Fig. 2: Entities with similar semantic meaning are clustered together in the embedding space
If you have such an embedding for both of the knowledge graphs you're trying to compare you can simply check how similar the vectors for each pair of entities are, i.e. how close they are in the embedding space. With entity embeddings producing reasonable results and traditional resolution techniques still having its merits as well, can we somehow make use of both? This is where EAGER comes in.
EAGER stands for Embedding Assisted knowledge Graph Entity Resolution. You can find our paper here. It recently got accepted at the Second International Workshop on Knowledge Graph Construction. EAGER takes pre-computed entity embeddings and different attribute comparisons and combines them into a single entity-pair-representation which can be fed into a classifier to determine whether two entities from each knowledge graph are the same or not. To keep things as simple as possible and proof that the idea is workable, we simply concatenated all attributes of each entity into a single string and compared these strings using different similarity measures. The figure below shows a summary of our approach.
Fig3: Architecture of our EAGER approach
The beauty of this model is that it is entirely modular and almost every piece in it can be swapped out and experimented with. So what are the parts of this and where do they come from? Let’s start with the attribute similarities. As mentioned above, we simply concatenate all attributes for each given entity into a single string. We then used three different similarity measures on it: Levenshtein, Generalized Jaccard and Dice. Note, that we could use any number of other similarity measures here or in fact use anything that will give us some meaningful set of numbers - think e.g. document embeddings. You could argue that simply concatenating all attributes into one long string is a bad idea. Why not compare names or addresses of entities directly? Since, from a machine point of view, we can’t be sure which attributes are the ones we care about, let alone which ones correspond between two different knowledge graphs. This problem is called schema matching and doesn’t have a simple solution in this case.
The second big part in our approach are the entity embeddings - since we are “embedding assisted”. For this part, we didn’t create any new entity embedding techniques ourselves but rather made use of a variety of existing models. We experimented with three different models, called BootEA, RDGCN and MultiKE. We are not going to go into too much detail here, but each of these has a very different approach to creating entity embeddings but they all achieved state-of-the-art results on a number of test datasets. MultiKE, which tries to make use of as many different aspects of knowledge graphs rather than focussing on one or two, usually worked out best for us.
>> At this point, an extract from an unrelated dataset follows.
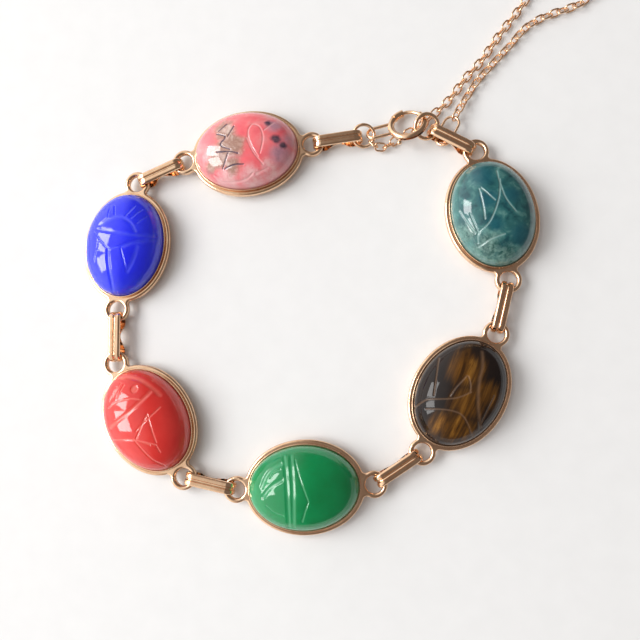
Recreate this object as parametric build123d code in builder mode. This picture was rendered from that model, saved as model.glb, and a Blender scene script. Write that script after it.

What all three models have in common, is that they base their decision of whether two entities are the same on the direct comparison of their embeddings. We do that, too, but also keep both embeddings and concatenate them with our attribute similarities. Now we have one big vector that we can use to train our classifier. Again, the exact type of classifier is not fixed here. We decided to experiment with a Random Forest and a Multi Layer Perceptron, both of which are well established and powerful classifiers in the machine learning world.
So, does this actually produce any good results? We used a number of benchmark datasets, some using subsets of existing knowledge graphs (taken from YAGO, DBpedia and Wikidata) and some created ourselves by converting tabular data into knowledge graphs. Our experiments showed that using entity embeddings and attribute similarities together performs better, than using either on their own. This is especially true for the knowledge graph datasets. We then compared our different versions of EAGER with existing state-of-the-art entity resolution techniques, called Magellan and DeepMatcher. For the tabular datasets we achieved competitive results, and we could significantly outperform the other approaches on the knowledge graph datasets. Where do we go from here? We’ve proven that already a very simple way of combining entity embeddings with attribute similarities can yield superior results for entity resolution on knowledge graphs. Since our approach is very modular and flexible we can swap out any of the parts we’ve described so far for something new and see which one works best under which circumstances. We still need to find a way of being able to automatically find all corresponding entity pairs in two knowledge graphs, since we can currently only predict whether a given pair is equal or not. Future work will therefore consist in researching techniques to obtain entity pairs that we can present to our trained classifier.